Latest farm costings from Scotland's beef and lamb producers not only reveal the continued need for financial support, but also the correlation between technical performance, sound economic management and lower emissions intensity within the top third of performers.
Quality Meat Scotland's Enterprise Costings which are based on the financial returns of 200+ Scottish producers during the 2019 calf and lamb crop, also highlighted the growing difference between the top and bottom third of producers.
Most worrying however, is the need for continued support.
Speaking at the launch of the report on Monday, Stuart Ashworth, director of economic services at QMS said that without continued financial support, there is no margin in livestock farming.
"When we look at the returns needed to cover unpaid family labour, the risk capital invested in livestock and machinery, there is not a margin in it without continued support.
"We can't ignore it, financial support is important to us and perhaps one of the reasons why we have seen cow numbers reducing and so many sheep going off the hills in recent years. Continued support is important for economically sustainable livestock businesses in Scotland," said Mr Ashworth.
In saying that, he stressed that huge differences remain between the top and bottom third of producers, with the best performers not necessarily selling the highest priced animals in the market place.
Instead, he said the better producers have fewer losses between birth and weaning and fewer barren cows and ewes.
Furthermore, he added that those with the highest lambing percentages don't necessarily produce the best margins as such high scanning figures often come at a cost, with increased feed and vet bills and mortality rates.
"The top third of producers on gross margins tend to be consistently good across the piste. They have higher outputs per kg per ewe and per cow and they make more efficient, technical use of their feeds and fertiliser and have better grassland management."
Looking at the figures for the 2019 lamb and calf crop year, he said that all cattle producers had seen margins fall for a second consecutive year, while those in the sheep sector had faired better due to the improved weather.
"Get the progeny on the ground and keep them alive – that's the familiar message amongst the top end of producers compared to the bottom," said Mr Ashworth.
The survey, which provided a snapshot of the industry during 2019, compared for each sector the costs, revenues and margins achieved by the top-third of producers, the bottom-third, and the sample average.
The results omit Common Agricultural Payments (CAP) support payments, except for those which are directly linked to production such as the Beef Calf Scheme and the Ewe Hogg Scheme, and highlights the technical and financial performance variation that exists when comparing Scotland's top third producers and the bottom third.

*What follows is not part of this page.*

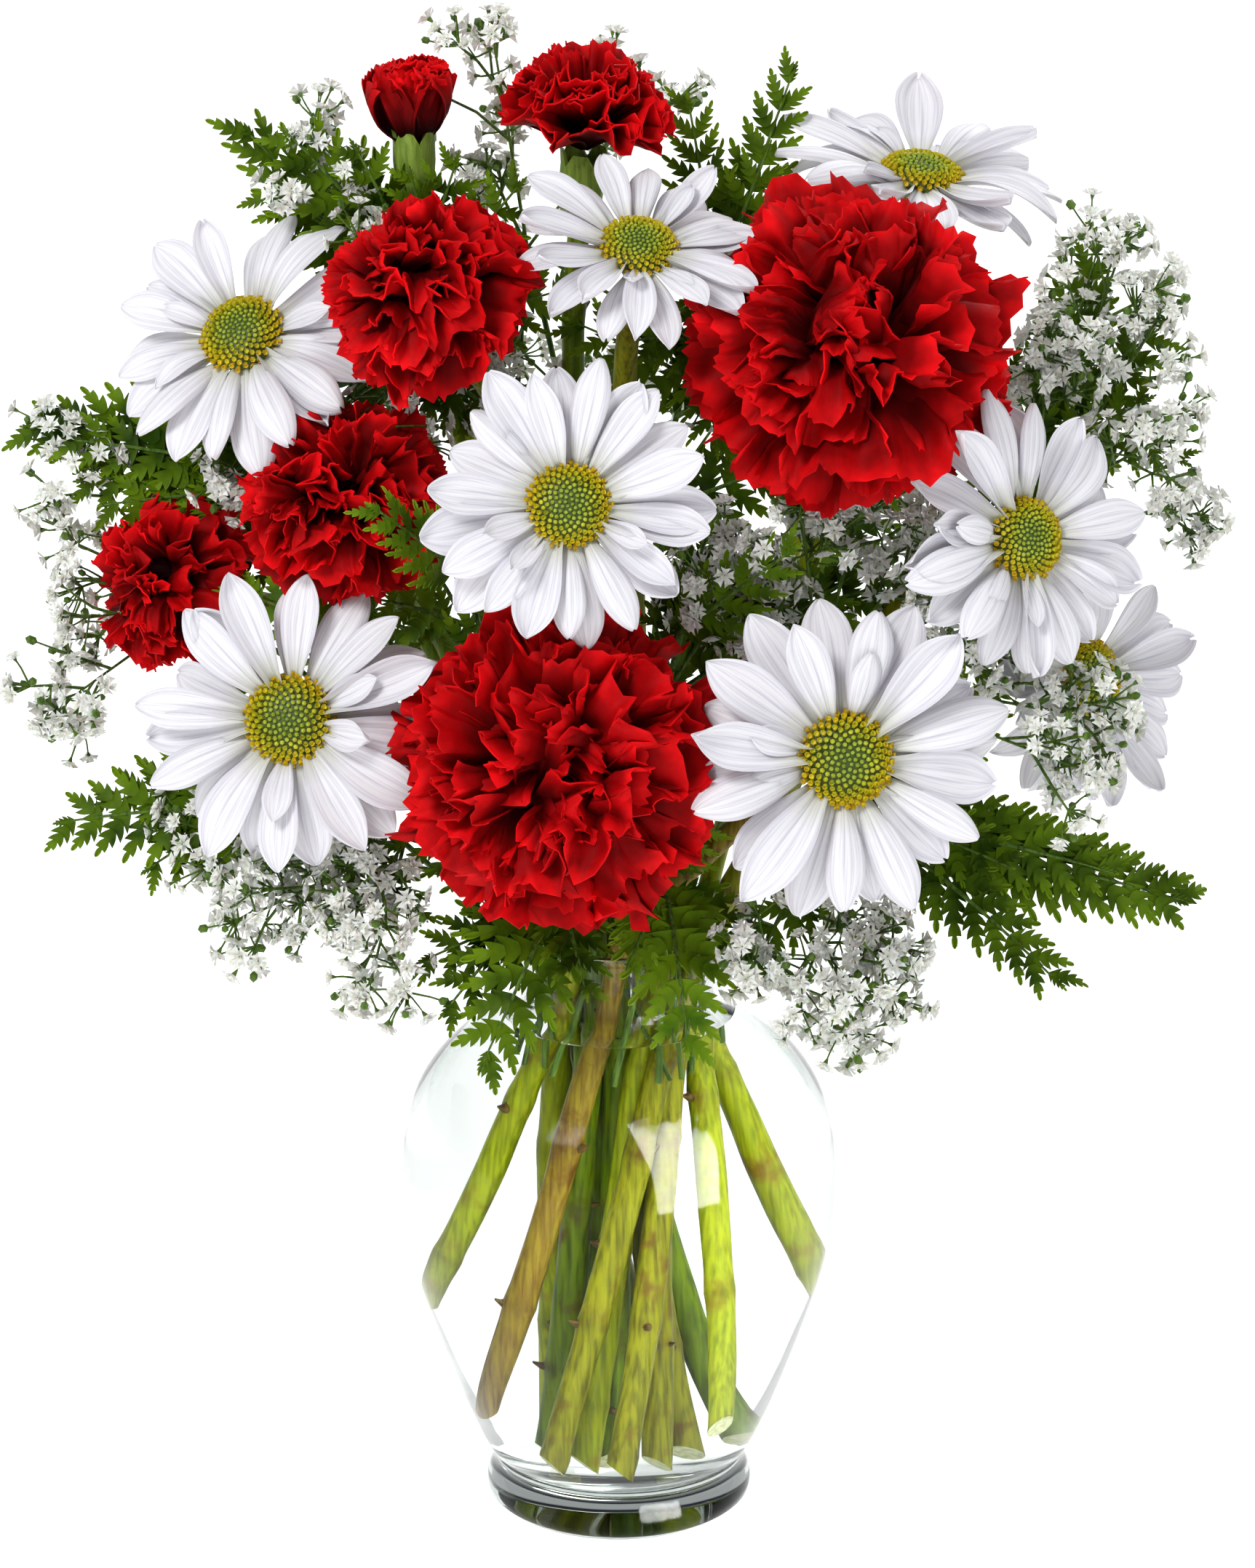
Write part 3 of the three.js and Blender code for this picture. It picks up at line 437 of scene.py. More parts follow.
def makeStudio():
    height = math.radians(studio["elevation"])
    target = Vector(studio["target"]) * mm
    back = Vector((0, -math.cos(height), math.sin(height)))
    camera = bpy.data.objects.new("camera", bpy.data.cameras.new("camera"))
    aimAt(camera, target + back * studio["distance"] * mm, target)
    camera.data.lens = studio["lens"]
    bpy.context.scene.camera = camera

    bpy.ops.mesh.primitive_plane_add(size=studio["floor"], location=(0, 0, -0.0002))
    floor = bpy.context.object
    floor.name = "floor"
    paper, shader = newMaterial("backdrop paper, white", {
        "Base Color": linear("#fafafa"), "Roughness": 0.9, "Specular IOR Level": 0.1,
        "Emission Color": (1, 1, 1, 1)})
    place = addNode(paper, "TexCoord")
    away = addNode(paper, "VectorMath", {"operation": "LENGTH"}, {0: place.outputs["Object"]})
    near, far = studio["glow"]
    glow = addNode(paper, "MapRange", {"From Min": 0.3, "From Max": 1.8, "To Min": near, "To Max": far},
                   {"Value": away.outputs["Value"]})
    connect(paper, shader, {"Emission Strength": glow})
    floor.data.materials.append(paper)

    for name, (place, size, power) in studio["lamps"].items():
        lamp = makeLamp(name, place, studio["lampAim"], power)
        lamp.data.size = size
        lamp.light_linking.blocker_collection = seeThrough
    window = makeLamp("window", studio["window"], studio["windowAim"], studio["windowPower"])
    window.data.shape = "RECTANGLE"
    window.data.size, window.data.size_y = studio["windowSize"]
    window.light_linking.receiver_collection = mirrorsWindow
    window.visible_camera = window.visible_transmission = False

    world = bpy.data.worlds.new("studio")
    bpy.context.scene.world = world
    world.use_nodes = True
    place = addNode(world, "TexCoord")
    height = addNode(world, "SeparateXYZ", links={0: place.outputs["Generated"]})
    sky = addNode(world, "ValToRGB", {"stops": studio["sky"]}, {0: height.outputs["Z"]})
    connect(world, world.node_tree.nodes["Background"], {0: sky})
    bpy.context.scene.view_settings.view_transform = "Standard"


makeStudio()
print("studio ready")


# vase and water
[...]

The costings for 2019, also revealed that despite savings in feed and forage due to weather being more benign compared to that of 2018, offering good grass growing conditions for most of the year, the decline in market prices for some sectors led to further deterioration in margins.
"At store cattle sales, the autumn season failed to match spring price levels for a second year," explained Mr Ashworth.
"However, the declines relative to autumn of around 6% in September and 2% in October were less than those seen at prime cattle sales where prices in the autumn were 9-12% behind 2018, pointing to a particular squeeze on finishing margins.
"Only 31% of suckler herds achieved a positive net margin – a decrease from 36% 2018. This is also reflected among store finishers with 30% of the businesses surveyed achieving a positive net margin, down from 38% in 2018," said Mr Ashworth.
For sheep farmer, a better lambing resulted in more store lambs traded at autumn sales, and despite this, and the uncertainty around Brexit, values held up resulting in some improvement in net margins across enterprises.
"At prime lamb sales, prices were in line with their five-year average for most of the summer and autumn, before rising strongly in the final two months once EU exit had been delayed. Fortunately for store lamb finishers, the prime lamb market reached record levels in the first quarter of 2020; although did weaken following the onset of the Covid pandemic in late March and failed to fully recover at Easter," said Mr Ashworth.
He added: "The proportion of hill ewe flocks making a positive net margin increased from 8% last year to 15% this year. Meanwhile, net profitability among upland flocks improved and 75% of enterprises surveyed achieved a positive net margin for their 2019 lamb crop, up from 55% 2018 and 56% from the 2017 lamb crop year.
"Lowland flocks saw the highest increase in margins with 62% of surveyed flocks achieving this objective compared to 38% attaining a positive net margin for the 2018 lamb crop. Store lamb finishers similarly saw a marked improvement in net margins with 92% of those achieving a positive net margin compared to 69% of those surveyed in 2018."
The report also details the estimates that have been made of the greenhouse gas emissions associated with the enterprises surveyed and reported on the basis of net liveweight produced or added during the surveyed year.
"The results show over the five years that there has been some general reduction in average emissions per kg of output but the differences are too small and the range of emissions overlap from year to year to suggest the movement is a definitive trend," said Mr Ashworth.
"Nevertheless, there is a clear correlation between lower emissions intensity and better financial sustainability with those in the top-third of financial performance having the lowest emissions intensity per kg of livestock output."